I was a practicing architect for many years, and now I can’t help but notice how city buildings layer on top of one another. Ingrid Lockhart’s image on your A Thousand Words page [June 2022] took my breath away. She beautifully captures the urban alignment of lines, shape, and texture, while the ghostly figure of a reflected building adds an element of mystery.
Alexandra Ford’s essay about raising sheep [“The Valley Between,” May 2022] provided some welcome closure for me. Several years ago, while riding my horse in the high desert of Nevada, I came across a crippled lamb that had been left behind when its flock had moved on. Afraid it would not survive alone, I consulted my veterinarian and made a soft bed for the lamb in my horse trailer, giving it hay and water. Even with my efforts the lamb died within a few days. I have always felt a nagging sense of responsibility and wondered what I could have done differently. Ford’s essay, which points out how difficult it is to keep sheep alive, assured me I did the best I could and provided a peaceful passing for the lamb.
I begin reading each issue of The Sun as soon as it arrives. As I toss junk mail, I take a moment to appreciate the cover image of a woman walking in the surf [Jon Kral, March 2022] or an egret in flight [Rex Wilder, January 2022].
Year after year I hold The Sun up to my writing classes and say, “This is the best, must-read magazine out there. Subscribe.”
For nine years I’ve facilitated arts programs in prison. About a year ago someone let me know that The Sun provides free subscriptions to writers who are incarcerated. I jumped on the offer, sending the mailing information for approximately thirty writers I know. The Sun said yes to all of them.
The September 2021 issue was the first we received — me at home, them in their living units. I was directing a prison theater performance, and the facility’s writer told me he was inspired by Steve Edwards’s essay in that issue, “A Thousand Cups of Coffee,” to start a “viral” trend in his living unit: he’d wake up early and make coffee for others, giving them a bit of the scarce sugar and powdered creamer he had to share. There was a subtle request to pay it forward. And they did. Last I heard, people were still making each other cups of coffee months later.

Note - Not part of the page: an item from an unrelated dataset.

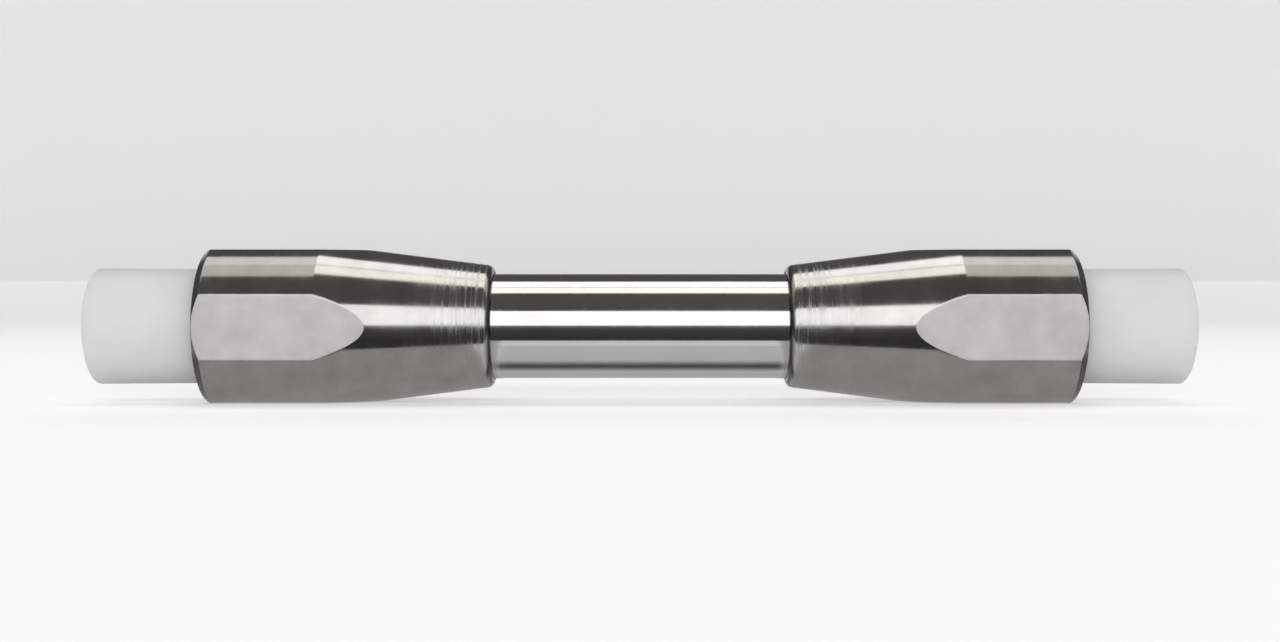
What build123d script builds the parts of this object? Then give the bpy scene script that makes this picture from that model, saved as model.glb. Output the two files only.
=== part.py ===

I haven’t been inside a prison since November 2021. There are strict rules against maintaining casual contact with people inside after you’ve volunteered or worked in prison. Though I’ve sorely missed those relationships, I don’t break the rule for fear of losing access. But when my copy of The Sun arrives each month, I think about my friends inside, holding the same issue in their hands, inspired by the same stories. I scour Readers Write and Correspondence, searching for their names. I’ve felt close with them in spite of the distance.